• WHAT IS REQUIRED:
Among the records below, find each line that includes the string "caption" and copy it.

══ EXERCISE DATA

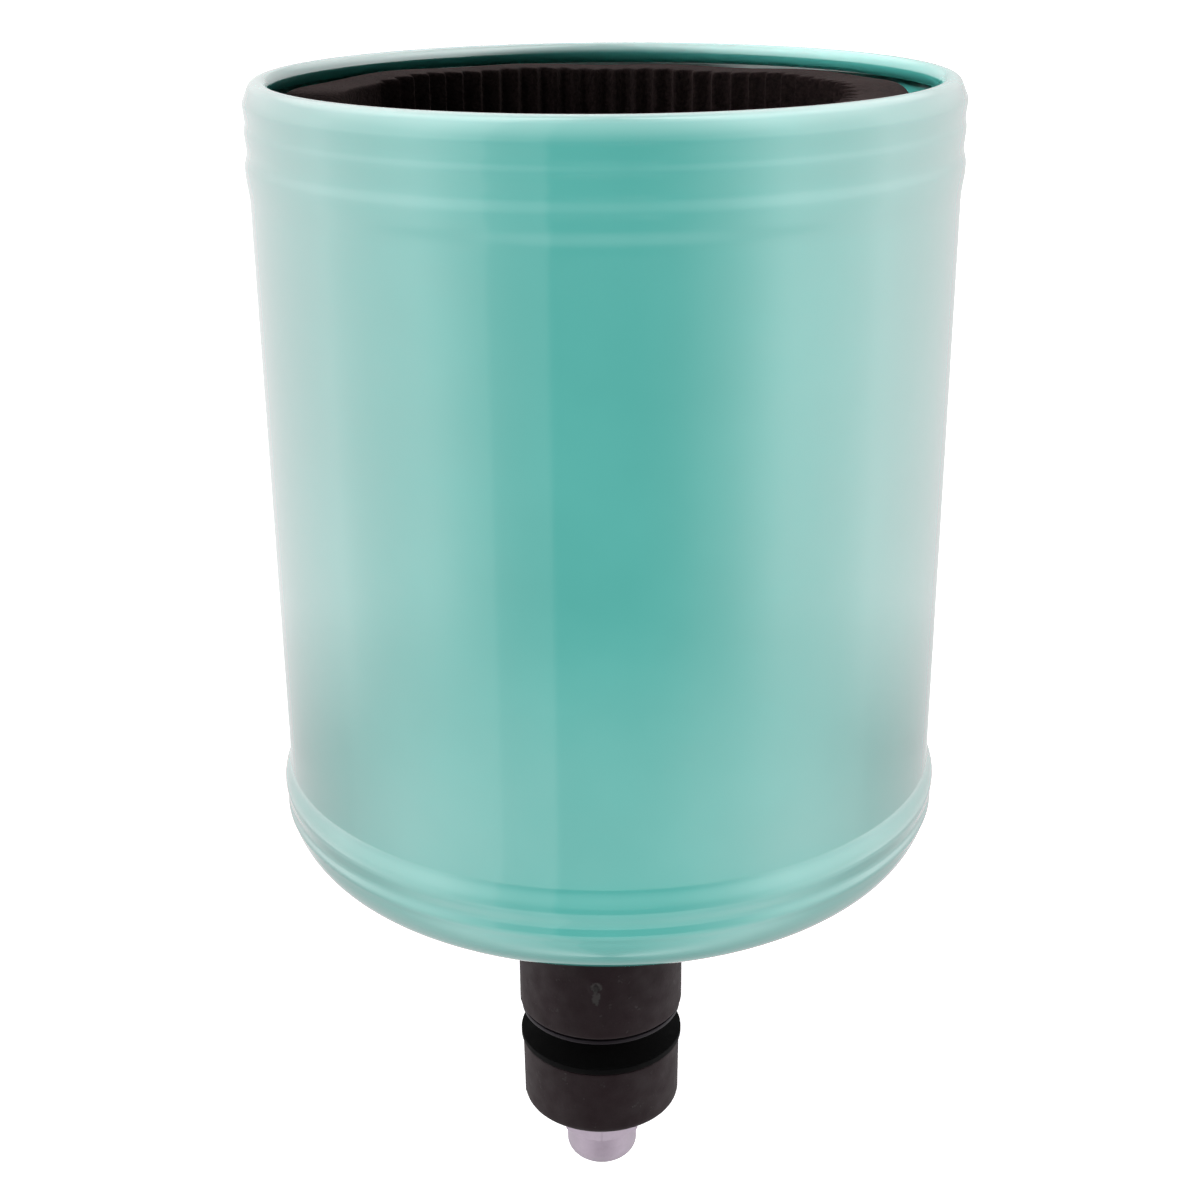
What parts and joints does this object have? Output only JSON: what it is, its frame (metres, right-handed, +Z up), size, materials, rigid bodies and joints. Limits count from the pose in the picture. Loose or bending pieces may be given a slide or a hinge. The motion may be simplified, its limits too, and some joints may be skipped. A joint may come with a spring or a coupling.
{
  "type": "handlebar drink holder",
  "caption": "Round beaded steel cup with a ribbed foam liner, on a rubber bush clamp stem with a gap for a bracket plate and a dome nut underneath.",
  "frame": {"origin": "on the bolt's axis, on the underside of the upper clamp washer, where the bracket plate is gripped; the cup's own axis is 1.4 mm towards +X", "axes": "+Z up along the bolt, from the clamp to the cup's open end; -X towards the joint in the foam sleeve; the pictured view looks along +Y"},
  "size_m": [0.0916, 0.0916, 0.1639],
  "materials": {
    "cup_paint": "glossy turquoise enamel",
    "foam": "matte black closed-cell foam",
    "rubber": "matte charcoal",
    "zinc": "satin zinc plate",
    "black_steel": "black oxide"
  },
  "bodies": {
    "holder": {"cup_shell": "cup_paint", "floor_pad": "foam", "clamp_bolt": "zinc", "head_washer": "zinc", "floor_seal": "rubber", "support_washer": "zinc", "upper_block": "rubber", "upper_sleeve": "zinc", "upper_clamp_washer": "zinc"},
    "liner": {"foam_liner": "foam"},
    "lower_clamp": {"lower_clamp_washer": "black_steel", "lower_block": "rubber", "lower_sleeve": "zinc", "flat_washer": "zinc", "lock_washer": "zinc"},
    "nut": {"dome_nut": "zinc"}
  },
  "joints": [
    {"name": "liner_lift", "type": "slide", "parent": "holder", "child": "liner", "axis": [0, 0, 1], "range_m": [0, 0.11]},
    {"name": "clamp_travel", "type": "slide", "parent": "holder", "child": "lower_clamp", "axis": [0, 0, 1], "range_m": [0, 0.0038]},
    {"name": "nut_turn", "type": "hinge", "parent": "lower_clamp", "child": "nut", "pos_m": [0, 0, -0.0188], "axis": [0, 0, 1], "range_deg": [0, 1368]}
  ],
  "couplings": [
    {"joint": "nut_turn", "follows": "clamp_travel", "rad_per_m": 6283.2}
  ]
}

════
══ EXERCISE DATA

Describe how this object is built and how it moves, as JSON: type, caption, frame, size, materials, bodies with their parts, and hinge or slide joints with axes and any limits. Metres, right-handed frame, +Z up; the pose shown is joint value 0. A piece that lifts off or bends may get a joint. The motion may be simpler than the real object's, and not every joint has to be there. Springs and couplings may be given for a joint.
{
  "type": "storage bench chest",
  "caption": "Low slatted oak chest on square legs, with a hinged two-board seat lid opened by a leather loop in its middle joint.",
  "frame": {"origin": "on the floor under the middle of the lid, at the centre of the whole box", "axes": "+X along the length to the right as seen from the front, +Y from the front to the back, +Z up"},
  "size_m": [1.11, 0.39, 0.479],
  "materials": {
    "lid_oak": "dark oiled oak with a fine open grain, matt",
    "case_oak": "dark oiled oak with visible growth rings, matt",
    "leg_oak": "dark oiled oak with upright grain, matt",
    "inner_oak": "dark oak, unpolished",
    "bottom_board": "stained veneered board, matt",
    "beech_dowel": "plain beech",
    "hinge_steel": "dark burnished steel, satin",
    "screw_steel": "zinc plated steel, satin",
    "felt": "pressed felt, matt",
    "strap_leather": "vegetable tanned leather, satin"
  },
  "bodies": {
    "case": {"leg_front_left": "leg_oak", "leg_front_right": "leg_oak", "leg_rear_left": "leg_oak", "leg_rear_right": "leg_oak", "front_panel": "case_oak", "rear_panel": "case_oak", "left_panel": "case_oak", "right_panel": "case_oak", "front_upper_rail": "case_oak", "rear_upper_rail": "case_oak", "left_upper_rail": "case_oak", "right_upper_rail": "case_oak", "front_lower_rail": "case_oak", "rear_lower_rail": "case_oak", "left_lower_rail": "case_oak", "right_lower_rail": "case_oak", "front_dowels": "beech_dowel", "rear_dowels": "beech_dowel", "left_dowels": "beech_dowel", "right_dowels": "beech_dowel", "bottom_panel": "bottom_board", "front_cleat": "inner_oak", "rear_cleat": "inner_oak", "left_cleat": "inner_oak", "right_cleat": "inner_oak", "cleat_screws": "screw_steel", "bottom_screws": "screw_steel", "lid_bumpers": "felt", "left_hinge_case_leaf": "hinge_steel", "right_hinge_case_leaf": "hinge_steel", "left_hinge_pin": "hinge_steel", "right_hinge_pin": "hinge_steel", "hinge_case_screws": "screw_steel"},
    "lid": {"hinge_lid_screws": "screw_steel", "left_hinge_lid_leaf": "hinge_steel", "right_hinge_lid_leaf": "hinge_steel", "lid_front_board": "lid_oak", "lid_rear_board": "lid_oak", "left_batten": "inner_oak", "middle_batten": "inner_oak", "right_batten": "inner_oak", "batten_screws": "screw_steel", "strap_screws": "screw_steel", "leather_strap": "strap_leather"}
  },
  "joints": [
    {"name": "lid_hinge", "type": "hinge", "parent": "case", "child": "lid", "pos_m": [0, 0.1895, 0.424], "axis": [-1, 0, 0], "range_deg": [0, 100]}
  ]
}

════
══ EXERCISE DATA

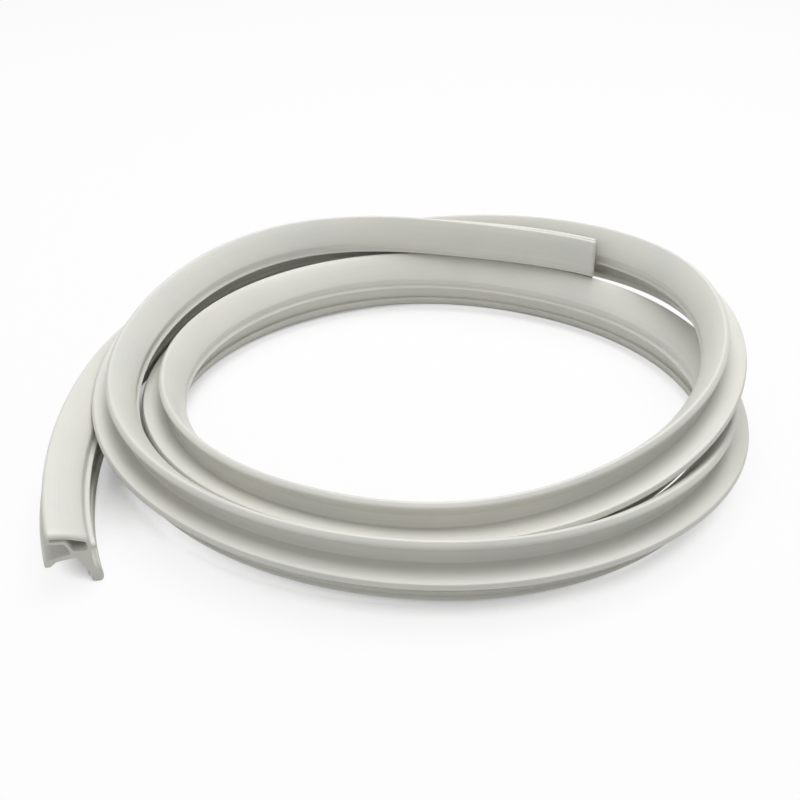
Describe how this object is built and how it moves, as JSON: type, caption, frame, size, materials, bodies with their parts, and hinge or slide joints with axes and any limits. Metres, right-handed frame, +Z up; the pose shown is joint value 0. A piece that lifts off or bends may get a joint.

════

• WRITTEN ANSWER:
  "caption": "Round beaded steel cup with a ribbed foam liner, on a rubber bush clamp stem with a gap for a bracket plate and a dome nut underneath.",
Describe how this object is built and how it moves, as JSON: type, caption, frame, size, materials, bodies with their parts, and hinge or slide joints with axes and any limits. Metres, right-handed frame, +Z up; the pose shown is joint value 0. A piece that lifts off or bends may get a joint. The motion may be simpler than the real object's, and not every joint has to be there. Springs and couplings may be given for a joint.
  "caption": "Low slatted oak chest on square legs, with a hinged two-board seat lid opened by a leather loop in its middle joint.",
Describe how this object is built and how it moves, as JSON: type, caption, frame, size, materials, bodies with their parts, and hinge or slide joints with axes and any limits. Metres, right-handed frame, +Z up; the pose shown is joint value 0. A piece that lifts off or bends may get a joint.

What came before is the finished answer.